Below are several records. Retype exactly those lines running from the one with "obj.parent = empty" through the one with "CHORD_CORNER_POINTS = 40", end lines included, and no others.
--- Start of Excerpted records ---
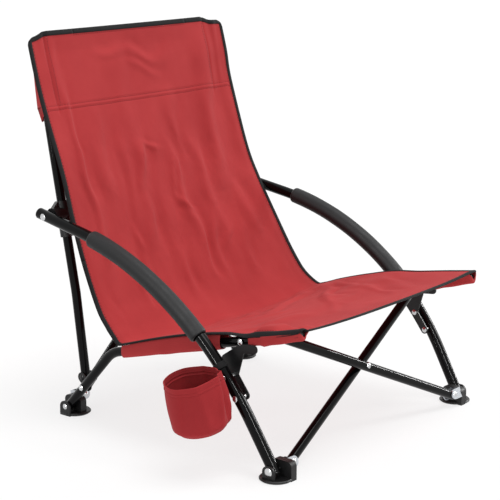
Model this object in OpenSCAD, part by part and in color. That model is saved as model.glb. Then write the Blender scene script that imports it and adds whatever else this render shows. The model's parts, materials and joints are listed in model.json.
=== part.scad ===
/* [Tubes] */
// Outside diameter of the arm tubes
arm_tube_d = 19; // [16:0.5:20]
// Outside diameter of the seat rails and back tubes
rail_tube_d = 16; // [14:0.5:17]
// Outside diameter of the cross tubes
cross_tube_d = 16; // [13:0.5:17]
// Wall thickness of every tube
tube_wall = 1.2; // [1:0.1:1.6]
// Length of the plugs that go into the tubes' ends
plug_len = 12; // [10:0.5:14]
// Swell of a tube's wall at its bends
bend_swell = 0.05; // [0.03:0.01:0.07]

/* [Frame layout] */
// Half the distance between the two arm tubes at their pivots
arm_half_w = 260; // [248:1:280]
// Distance between an arm tube's centre line and its seat rail's centre line
arm_to_rail = 20; // [19:0.5:23]
// Distance between a seat rail's centre line and its back tube's centre line
rail_to_back = 18; // [17.5:0.5:20]
// Distance from the front foot pivots back to the rear foot pivots
foot_span = 473; // [460:1:486]
// Height of the front foot pivots above the floor
arm_pin_h = 16; // [15:0.5:18]
// Height of the rear foot pivots above the floor
rail_pin_h = 16; // [15:0.5:18]

/* [Arm tube] */
// Straight length of the front leg from its pivot to the start of the curve
arm_leg_len = 77; // [65:1:90]
// Rise angle of the front leg
arm_leg_angle = 59.5; // [57:0.5:62]
// Radius of the arm curve
arm_bend_r = 526; // [500:1:560]
// Rise angle of the rear stretch of the arm
arm_rear_angle = 10.2; // [8:0.2:12]
// Straight length from the end of the curve to the rear pivot
arm_rear_len = 97; // [85:1:110]
// Outward lean of the arm's plane
arm_lean = 7.5; // [5:0.5:9]
// Length of arm that stands past its rear pivot
arm_tail = 18; // [14:0.5:24]
// Outside diameter of the foam grip
grip_d = 29; // [26:0.5:32]
// Tangent angle of the arm where the grip starts
grip_start_angle = 42; // [38:0.5:45]
// Tangent angle of the arm where the grip ends
grip_end_angle = 12.5; // [11:0.5:16]

/* [Seat rail] */
// Length of the rear leg from its pivot to the corner of the rail
rail_leg_len = 158; // [148:1:170]
// Lean of the rear leg from the floor, measured at the front
rail_leg_angle = 133; // [130:0.5:136]
// Slope of the rail, rising to the front
rail_slope = 14; // [12:0.5:16]
// Length of the rail from its corner to its front end
rail_len = 412; // [400:1:425]
// Radius of the rail's bend
rail_bend_r = 60; // [50:1:80]
// Length of tube past a foot's pivot
foot_tail = 6; // [5:0.5:7]

/* [Back tube] */
// Distance of the back pivot along the rear leg from the foot pivot
back_pin_along = 55; // [50:1:62]
// Distance of the back pivot above the rear leg's centre line
back_pin_rise = 18.6; // [18:0.2:21]
// Lean of the upper back from vertical
back_lean = 11; // [9:0.5:13]
// Length of back tube from its bend up to the arm hub at rest
back_low_len = 138; // [125:1:150]
// Length of back tube above the arm hub at rest
back_top_len = 296; // [280:1:310]
// Radius of the back tube's bend
back_bend_r = 160; // [120:5:200]
// Length of back tube below its lower pivot
back_tail = 10; // [8:0.5:12]

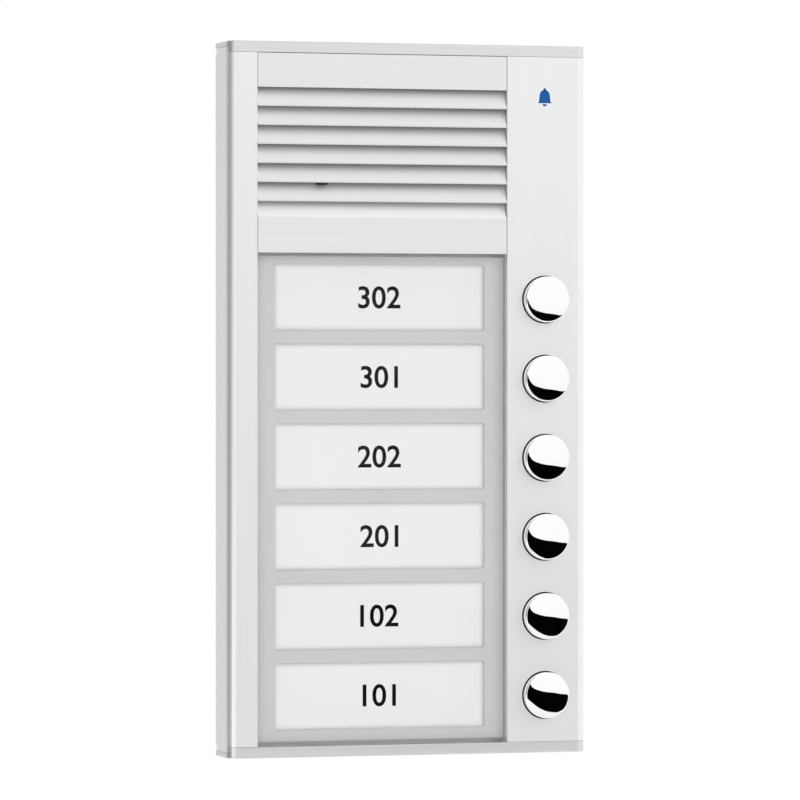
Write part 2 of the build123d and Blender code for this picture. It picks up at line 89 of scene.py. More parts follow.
def spread(tree, value, low, high, fromLow=0.3, fromHigh=0.7):
    node = addNode(tree, "ShaderNodeMapRange")
    node.inputs["From Min"].default_value = fromLow
    node.inputs["From Max"].default_value = fromHigh
    node.inputs["To Min"].default_value = low
    node.inputs["To Max"].default_value = high
    link(tree, value, node.inputs["Value"])
    return node.outputs["Result"]


def bump(tree, shader, height, distance, strength):
    node = addNode(tree, "ShaderNodeBump")
    node.inputs["Distance"].default_value = distance
    node.inputs["Strength"].default_value = strength
    link(tree, height, node.inputs["Height"])
    link(tree, node.outputs["Normal"], shader.inputs["Normal"])


def tone(tree, shader, value, dark, light):
    ramp = addNode(tree, "ShaderNodeMix", data_type="RGBA")
    ramp.inputs[6].default_value = (*dark, 1)
    ramp.inputs[7].default_value = (*light, 1)
    link(tree, value, ramp.inputs[0])
    link(tree, ramp.outputs[2], shader.inputs["Base Color"])


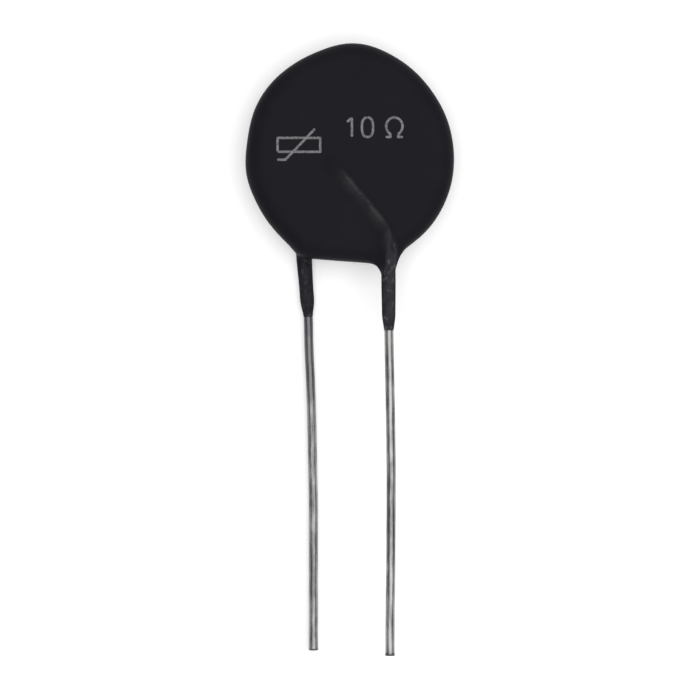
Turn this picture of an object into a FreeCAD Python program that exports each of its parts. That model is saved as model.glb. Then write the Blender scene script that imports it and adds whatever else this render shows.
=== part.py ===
import FreeCAD, Part
import math
import os

from FreeCAD import Vector

# NTC thermistor with two radial wires, lying on its back with its printed face up.
# All sizes are in millimetres and all angles in degrees.
# It is drawn in the disc frame: origin at the middle of the ceramic disc, X across the disc,
# Y from the wires towards the crown, Z out of the front face.

# Ceramic disc, measured over the silver fired on its two faces
ceramic_diameter = 20.4
ceramic_thickness = 3.04

# Tinned copper wires, soldered flat to the silvered faces
wire_diameter = 1.0
solder_bend_radius = 4.5

# Solder: a film under the wire, sloping flanks beside it and a round heap at each end
solder_film = 0.03
solder_foot_reach = 0.75
solder_crest_below_wire = 0.18
solder_crest_width = 0.5
solder_bare_stretch = 1.3

# Front wire: straight down through its neck, then a slight bow on the way to the tip
front_neck_x = 4.17
front_bend_inset = 1.94
front_ridge_lean = 39.5
front_ridge_length = 9.5
front_neck_length = 7.69
front_set_drop = 0.3
front_free_length = 34.98
front_bow_x = 4.52
front_bow_drop = 15.5
front_tip_x = 4.39

# Back wire: it leans inwards through its neck and straightens lower down
back_neck_x = -4.54
back_neck_lean = 4.1
back_bend_inset = 1.94
back_ridge_lean = 39.5
back_ridge_length = 9.5
back_neck_length = 5.96
back_set_drop = 0.4
back_free_length = 36.53
back_bow_x = -3.95
back_bow_drop = 16.5
back_tip_x = -3.94

# Dipped coat over the disc
solder_cover = 0.08
crown_cover = 2.16
chord_cover = 1.12
chord_tilt = 4.3
rim_flat = 0.45
chord_corner_more = 0.4

# Coat outline from the crown down each side, as tangent arcs.
# Each arc's radius is the ceramic's radius and the named difference, so the cover stays even.
crown_radius_less = 2.2
right_crown_sweep = 19.0
right_shoulder_radius_more = 2.7
right_shoulder_sweep = 63.0
right_side_radius_more = 1.5
right_side_sweep = 57.0
left_crown_sweep = 20.0
left_shoulder_radius_more = 4.3
left_shoulder_sweep = 20.0
left_side_radius_more = 1.6
left_side_sweep = 90.0

# Dipped coat over the wires: a ridge on each face, then a neck that thins out on the wire
wire_cover = 0.24
neck_tip_cover = 0.04
neck_taper = 1.5
front_root_fillet = 1.2
back_root_fillet = 0.5

# Worked out from the sizes above
ceramic_radius = ceramic_diameter / 2
wire_radius = wire_diameter / 2
silver_level = ceramic_thickness / 2
wire_level = silver_level + solder_film + wire_radius
solder_foot = wire_radius + solder_foot_reach
solder_height = solder_film + wire_diameter - solder_crest_below_wire
face_level = silver_level + solder_height + solder_cover
rim_radius = face_level - rim_flat
chord_corner_radius = rim_radius + chord_corner_more
crown_y = ceramic_radius + crown_cover
chord_y = -(ceramic_radius + chord_cover)
front_bend_y = -(ceramic_radius - front_bend_inset)
back_bend_y = -(ceramic_radius - back_bend_inset)
front_neck_tip_y = chord_y - front_neck_length
back_neck_tip_y = chord_y - back_neck_length
front_tip_y = front_neck_tip_y - front_free_length
back_tip_y = back_neck_tip_y - back_free_length
sleeve_radius = wire_radius + wire_cover
neck_tip_radius = wire_radius + neck_tip_cover

# The part's origin is under the middle of its box, on the surface that it lies on
lowest_y = min(front_tip_y, back_tip_y)
to_origin = Vector(0, -(crown_y + lowest_y) / 2, wire_level + sleeve_radius)

UP = Vector(0, 0, 1)


def heading(degrees):
    """Unit vector in the disc's plane, turned by this angle from +X."""
    return Vector(math.cos(math.radians(degrees)), math.sin(math.radians(degrees)), 0)


def crossing(point, along, other, other_along):
    """Where two lines in the disc's plane cross."""
    across = along.x * other_along.y - along.y * other_along.x
    gap = other - point
    return point + along * ((gap.x * other_along.y - gap.y * other_along.x) / across)


def rounded_corner(corner, into, out, radius):
    """First, middle and last point of the arc that rounds a corner between two directions."""
    half_turn = into.getAngle(out) / 2
    inward = (out - into).normalize()
    centre = corner + inward * (radius / math.cos(half_turn))
    first = corner - into * (radius * math.tan(half_turn))
    last = corner + out * (radius * math.tan(half_turn))
    return first, centre - inward * radius, last


def route_through(points, bend_radius):
    """Straight runs through the points. The first corner is the bend and gets an arc.
    The others turn by so little that their runs just meet."""
    into = (points[1] - points[0]).normalize()
    out = (points[2] - points[1]).normalize()
    first, middle, last = rounded_corner(points[1], into, out, bend_radius)
    edges = [Part.makeLine(points[0], first), Part.Arc(first, middle, last).toShape()]
    starts = [last, *points[2:-1]]
    edges += [Part.makeLine(start, finish) for start, finish in zip(starts, points[2:])]
    return edges


def closed_face(edges):
    """Flat face inside a closed run of edges, given in any order."""
    return Part.Face(Part.Wire(Part.__sortEdges__(edges)))


def front_route():
    """The front wire's centre line, from its soldered end to its tip."""
    bend = Vector(front_neck_x, front_bend_y, wire_level)
    end = bend + heading(90 + front_ridge_lean) * front_ridge_length
    leaves_neck = Vector(front_neck_x, front_neck_tip_y - front_set_drop, wire_level)
    bow = Vector(front_bow_x, front_neck_tip_y - front_bow_drop, wire_level)
    tip = Vector(front_tip_x, front_tip_y, wire_level)
    return route_through([end, bend, leaves_neck, bow, tip], solder_bend_radius)


def back_route():
    """The back wire's centre line, from its soldered end to its tip."""
    neck_tip = Vector(back_neck_x, back_neck_tip_y, -wire_level)
    along_neck = heading(back_neck_lean - 90)
    leaves_neck = neck_tip + along_neck * back_set_drop
    bend = neck_tip + along_neck * ((back_bend_y - back_neck_tip_y) / along_neck.y)
    end = bend + heading(90 - back_ridge_lean) * back_ridge_length
    bow = Vector(back_bow_x, back_neck_tip_y - back_bow_drop, -wire_level)
    tip = Vector(back_tip_x, back_tip_y, -wire_level)
    return route_through([end, bend, leaves_neck, bow, tip], solder_bend_radius)


def start_of(route):
    """A route's first point and the direction in which it leaves it."""
    first = route[0]
    return first.valueAt(first.FirstParameter), first.tangentAt(first.FirstParameter)


def sweep_round(edges, radius):
    """Round bar along edges, with mitred joints where they turn slightly."""
    start, direction = start_of(edges)
    section = Part.Wire(Part.makeCircle(radius, start, direction))
    mitred = 1
    return Part.Wire(edges).makePipeShell([section], True, False, mitred)


def make_ceramic_disc():
    """Pressed and sintered pellet with its silvered faces."""
    return Part.makeCylinder(ceramic_radius, ceramic_thickness, UP * -silver_level)


def make_solder(route, side, wire):
    """Solder along a wire's straight end: side is 1 on the front face and -1 on the back."""
    end, along = start_of(route)
    across = along.cross(UP).normalize()
    foot = Vector(end.x, end.y, side * silver_level)
    crest = foot + UP * (side * solder_height)
    length = route[0].Length - solder_bare_stretch

    def flank(hand):
        """Foot and crest of one sloping flank beside the wire."""
        return foot + across * (hand * solder_foot), crest + across * (hand * solder_crest_width / 2)

    left_foot, left_crest = flank(-1)
    right_foot, right_crest = flank(1)
    section = Part.makePolygon([left_foot, right_foot, right_crest, left_crest, left_foot])
    bead = Part.Face(section).extrude(along * length)
    half_section = Part.makePolygon([foot, right_foot, right_crest, crest, foot])
    near_heap = Part.Face(half_section).revolve(foot, UP, 360)
    far_heap = near_heap.copy()
    far_heap.translate(along * length)
    return bead.fuse([near_heap, far_heap]).cut(wire).removeSplitter()


def side_arcs(arcs, side):
    """Tangent arcs from the crown down one side: side is 1 for the right and -1 for the left.
    Returns the edges, the last point and the direction there."""
    point = Vector(0, crown_y, 0)
    turned = 0.0
    edges = []
    for radius, sweep in arcs:
        centre = point - heading(90 - turned) * radius
        middle = centre + heading(90 - turned - sweep / 2) * radius
        turned += sweep
        last = centre + heading(90 - turned) * radius
        ends = [Vector(side * p.x, p.y, 0) for p in (point, middle, last)]
        edges.append(Part.Arc(*ends).toShape())
        point = last
    direction = heading(-turned)
    return edges, Vector(side * point.x, point.y, 0), Vector(side * direction.x, direction.y, 0)


def coat_outline():
    """Edges of the coat's outline round the disc, with straight flanks down to the chord."""
    crown_arc_radius = ceramic_radius - crown_radius_less
    right_arcs = [
        (crown_arc_radius, right_crown_sweep),
        (ceramic_radius + right_shoulder_radius_more, right_shoulder_sweep),
        (ceramic_radius + right_side_radius_more, right_side_sweep),
    ]
    left_arcs = [
        (crown_arc_radius, left_crown_sweep),
        (ceramic_radius + left_shoulder_radius_more, left_shoulder_sweep),
        (ceramic_radius + left_side_radius_more, left_side_sweep),
    ]
    right, right_last, right_down = side_arcs(right_arcs, 1)
    left, left_last, left_down = side_arcs(left_arcs, -1)
    chord_middle = Vector(0, chord_y, 0)
    leftwards = heading(180 - chord_tilt)
    right_corner = crossing(right_last, right_down, chord_middle, leftwards)
    left_corner = crossing(left_last, left_down, chord_middle, leftwards)
    right_turn = rounded_corner(right_corner, right_down, leftwards, chord_corner_radius)
    left_turn = rounded_corner(left_corner, left_down, leftwards * -1, chord_corner_radius)
    lower = [
        Part.makeLine(right_last, right_turn[0]),
        Part.Arc(*right_turn).toShape(),
        Part.makeLine(right_turn[2], left_turn[2]),
        Part.Arc(*left_turn).toShape(),
        Part.makeLine(left_turn[0], left_last),
    ]
    return right + lower + left


def make_coat_body():
    """The coat round the disc alone: a slab of the outline with a deeply rounded rim."""
    face = closed_face(coat_outline())
    face.translate(UP * -face_level)
    slab = face.extrude(UP * (2 * face_level))
    rims = [edge for edge in slab.Edges if abs(abs(edge.CenterOfMass.z) - face_level) < 1e-6]
    return slab.makeFillet(rim_radius, rims)


def make_sleeve(route, neck_tip_y):
    """Coat along one wire: a round-ended ridge over the disc, then the neck and its thin tip."""
    end, along = start_of(route)
    neck_run = route[2]
    top = neck_run.valueAt(neck_run.FirstParameter)
    down = neck_run.tangentAt(neck_run.FirstParameter)
    neck_tip = top + down * ((neck_tip_y - top.y) / down.y)
    taper_start = neck_tip - down * neck_taper
    tube = sweep_round([*route[:2], Part.makeLine(top, taper_start)], sleeve_radius)
    round_end = Part.makeSphere(sleeve_radius, end, along)
    taper = Part.makeCone(sleeve_radius, neck_tip_radius, neck_taper, taper_start, down)
    return tube.fuse([round_end, taper]).removeSplitter()


def lies_on(edge, shape):
    """True if an edge lies on a shape's skin."""
    span = edge.LastParameter - edge.FirstParameter
    probes = [edge.valueAt(edge.FirstParameter + span * share) for share in (0.3, 0.7)]
    skin = shape.Shells[0]
    return all(Part.Vertex(probe).distToShape(skin)[0] < 1e-4 for probe in probes)


def blend_onto(body, sleeve, radius):
    """Join a sleeve to the coat and round the hollow edge where the two meet."""
    joined = body.fuse(sleeve)
    meeting = [edge for edge in joined.Edges if lies_on(edge, sleeve) and lies_on(edge, body)]
    return joined.makeFillet(radius, meeting)


def make_coating(front, back, core):
    """One dipped skin: the rounded body and both sleeves, hollowed by what it covers."""
    skin = make_coat_body()
    skin = blend_onto(skin, make_sleeve(front, front_neck_tip_y), front_root_fillet)
    skin = blend_onto(skin, make_sleeve(back, back_neck_tip_y), back_root_fillet)
    return skin.cut(core)


def main():
    front = front_route()
    back = back_route()
    pieces = {
        "ceramic_disc": make_ceramic_disc(),
        "front_lead": sweep_round(front, wire_radius),
        "back_lead": sweep_round(back, wire_radius),
    }
    pieces["front_solder"] = make_solder(front, 1, pieces["front_lead"])
    pieces["back_solder"] = make_solder(back, -1, pieces["back_lead"])
    pieces["coating"] = make_coating(front, back, list(pieces.values()))

    os.makedirs("parts", exist_ok=True)
    for name, shape in pieces.items():
        placed = shape.copy()
        placed.translate(to_origin)
        placed.exportStep(os.path.join("parts", name + ".step"))
        print(name, "solids", len(placed.Solids), "faces", len(placed.Faces), "valid", placed.isValid())


main()
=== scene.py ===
"""Looks of a disc thermistor in a dipped black coat, lying flat with its printed face up.

Shapes are worked out in millimetres in the disc frame: origin at the middle of the ceramic disc,
X across the disc, Y from the wires towards the crown, Z out of the printed face. They become metres
in the part's own frame when a piece is made.
"""

import math

import bpy
import numpy as np
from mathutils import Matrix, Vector


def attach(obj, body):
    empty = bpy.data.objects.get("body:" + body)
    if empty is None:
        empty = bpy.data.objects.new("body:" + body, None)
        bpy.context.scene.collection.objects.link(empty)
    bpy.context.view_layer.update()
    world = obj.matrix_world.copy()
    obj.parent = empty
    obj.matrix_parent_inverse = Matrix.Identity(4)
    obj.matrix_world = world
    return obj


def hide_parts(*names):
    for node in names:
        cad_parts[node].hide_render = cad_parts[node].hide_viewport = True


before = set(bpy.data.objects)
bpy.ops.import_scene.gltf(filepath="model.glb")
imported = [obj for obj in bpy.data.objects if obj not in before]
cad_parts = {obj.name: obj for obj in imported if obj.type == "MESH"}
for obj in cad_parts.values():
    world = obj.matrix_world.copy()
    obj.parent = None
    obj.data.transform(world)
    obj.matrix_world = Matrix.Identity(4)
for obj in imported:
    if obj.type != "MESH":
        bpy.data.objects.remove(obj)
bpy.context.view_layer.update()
random = np.random.default_rng(41)

# Sizes, in millimetres

DISC_FRAME_IN_PART = np.array([0.0, 20.815, 2.79])
UP = np.array([0.0, 0.0, 1.0])
WIRE_RADIUS = 0.5
WIRE_LEVEL = 2.05
REST_LEVEL = -2.79
REST_SOFTNESS = 0.06

# Coat round the disc, whose rim is a quarter circle above and below a short flat
RIM_RADIUS = 2.0
RIM_FLAT = 0.45
CROWN_Y = 12.36
CHORD_Y = -11.39
CHORD_TILT = 4.3
CHORD_CORNER_RADIUS = 2.4
CHORD_CORNER_POINTS = 40

# Outline from the crown down each side: radius and sweep of each tangent arc
RIGHT_ARCS = [(8.0, 19.0), (12.9, 63.0), (11.7, 57.0)]
LEFT_ARCS = [(8.0, 20.0), (14.5, 20.0), (11.8, 90.0)]
ARC_POINTS = 60

# Unevenness of the dipped outline: how far it stands out, at angles round the disc from +X
OUTLINE_UNEVEN = [
    (-60, 0.0), (-50, 0.09), (-20, 0.12), (0, 0.07), (20, 0.07), (40, 0.01), (60, 0.01), (90, -0.07),
    (101, -0.18), (120, -0.07), (150, 0.03), (171, -0.14), (190, 0.08), (205, 0.05), (228, 0.10), (236, 0.0),
]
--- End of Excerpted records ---
● Correct response
    obj.parent = empty
    obj.matrix_parent_inverse = Matrix.Identity(4)
    obj.matrix_world = world
    return obj


def hide_parts(*names):
    for node in names:
        cad_parts[node].hide_render = cad_parts[node].hide_viewport = True


before = set(bpy.data.objects)
bpy.ops.import_scene.gltf(filepath="model.glb")
imported = [obj for obj in bpy.data.objects if obj not in before]
cad_parts = {obj.name: obj for obj in imported if obj.type == "MESH"}
for obj in cad_parts.values():
    world = obj.matrix_world.copy()
    obj.parent = None
    obj.data.transform(world)
    obj.matrix_world = Matrix.Identity(4)
for obj in imported:
    if obj.type != "MESH":
        bpy.data.objects.remove(obj)
bpy.context.view_layer.update()
random = np.random.default_rng(41)

# Sizes, in millimetres

DISC_FRAME_IN_PART = np.array([0.0, 20.815, 2.79])
UP = np.array([0.0, 0.0, 1.0])
WIRE_RADIUS = 0.5
WIRE_LEVEL = 2.05
REST_LEVEL = -2.79
REST_SOFTNESS = 0.06

# Coat round the disc, whose rim is a quarter circle above and below a short flat
RIM_RADIUS = 2.0
RIM_FLAT = 0.45
CROWN_Y = 12.36
CHORD_Y = -11.39
CHORD_TILT = 4.3
CHORD_CORNER_RADIUS = 2.4
CHORD_CORNER_POINTS = 40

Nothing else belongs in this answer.